→ Exercise aim:
The lines to reproduce run from the first one through the line containing "return np.clip(np.minimum(turn - start, end". Reproduce them exactly.
········
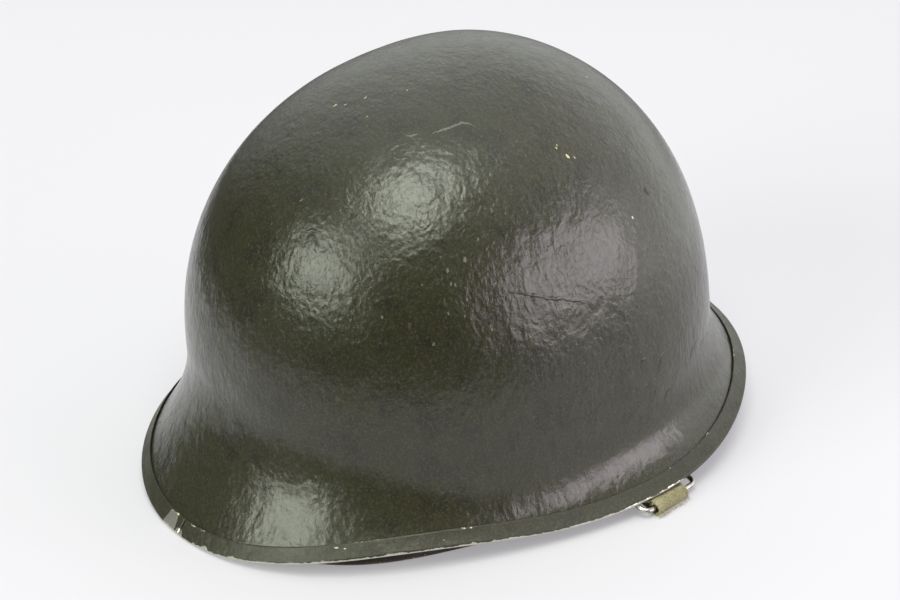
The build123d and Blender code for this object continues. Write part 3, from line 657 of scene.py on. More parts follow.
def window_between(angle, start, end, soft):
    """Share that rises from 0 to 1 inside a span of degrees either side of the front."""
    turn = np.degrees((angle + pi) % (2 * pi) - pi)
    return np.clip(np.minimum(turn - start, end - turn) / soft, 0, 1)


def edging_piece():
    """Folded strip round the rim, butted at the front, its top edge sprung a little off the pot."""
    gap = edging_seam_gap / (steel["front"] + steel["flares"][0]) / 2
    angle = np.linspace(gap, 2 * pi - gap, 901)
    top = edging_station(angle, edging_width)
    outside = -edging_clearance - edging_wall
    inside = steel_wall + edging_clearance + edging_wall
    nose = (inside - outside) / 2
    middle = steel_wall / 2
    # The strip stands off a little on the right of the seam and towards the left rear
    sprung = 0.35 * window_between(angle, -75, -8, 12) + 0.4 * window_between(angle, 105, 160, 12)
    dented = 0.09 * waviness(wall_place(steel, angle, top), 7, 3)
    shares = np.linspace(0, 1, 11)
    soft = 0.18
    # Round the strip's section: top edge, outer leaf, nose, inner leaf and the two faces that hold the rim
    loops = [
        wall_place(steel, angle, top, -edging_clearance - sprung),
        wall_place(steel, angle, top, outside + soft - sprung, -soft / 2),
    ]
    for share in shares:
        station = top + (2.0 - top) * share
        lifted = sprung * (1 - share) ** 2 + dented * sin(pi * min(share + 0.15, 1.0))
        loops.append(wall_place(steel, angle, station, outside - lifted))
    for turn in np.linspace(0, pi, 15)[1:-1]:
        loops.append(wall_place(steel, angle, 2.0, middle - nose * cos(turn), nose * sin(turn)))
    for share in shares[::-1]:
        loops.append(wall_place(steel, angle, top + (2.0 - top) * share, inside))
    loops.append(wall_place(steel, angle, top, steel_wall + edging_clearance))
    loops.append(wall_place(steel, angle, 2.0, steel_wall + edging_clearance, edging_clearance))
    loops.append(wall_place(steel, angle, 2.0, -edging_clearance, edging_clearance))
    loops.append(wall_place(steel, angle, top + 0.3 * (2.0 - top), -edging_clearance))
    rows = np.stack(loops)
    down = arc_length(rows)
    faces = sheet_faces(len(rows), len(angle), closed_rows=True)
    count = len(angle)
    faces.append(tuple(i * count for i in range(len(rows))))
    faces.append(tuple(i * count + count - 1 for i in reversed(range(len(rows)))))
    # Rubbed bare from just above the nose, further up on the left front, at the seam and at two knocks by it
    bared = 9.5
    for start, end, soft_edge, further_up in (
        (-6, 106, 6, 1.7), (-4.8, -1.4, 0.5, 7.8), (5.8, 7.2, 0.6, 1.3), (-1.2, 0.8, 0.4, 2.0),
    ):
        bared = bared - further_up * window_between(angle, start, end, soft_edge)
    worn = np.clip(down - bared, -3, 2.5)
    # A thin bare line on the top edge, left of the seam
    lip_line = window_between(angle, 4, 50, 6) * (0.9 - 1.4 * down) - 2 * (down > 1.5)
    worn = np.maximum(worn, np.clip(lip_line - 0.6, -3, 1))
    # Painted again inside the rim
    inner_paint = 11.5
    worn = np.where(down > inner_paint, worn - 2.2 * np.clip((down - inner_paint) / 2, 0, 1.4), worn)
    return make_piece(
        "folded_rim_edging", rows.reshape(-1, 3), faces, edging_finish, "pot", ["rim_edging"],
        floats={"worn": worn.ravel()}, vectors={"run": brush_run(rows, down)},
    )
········
→ Correct output:
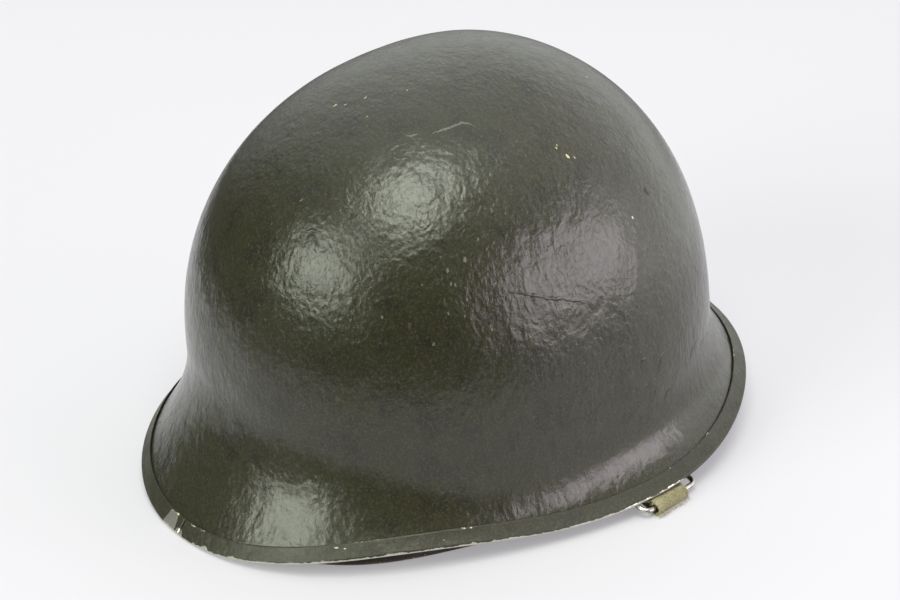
The build123d and Blender code for this object continues. Write part 3, from line 657 of scene.py on. More parts follow.
def window_between(angle, start, end, soft):
    """Share that rises from 0 to 1 inside a span of degrees either side of the front."""
    turn = np.degrees((angle + pi) % (2 * pi) - pi)
    return np.clip(np.minimum(turn - start, end - turn) / soft, 0, 1)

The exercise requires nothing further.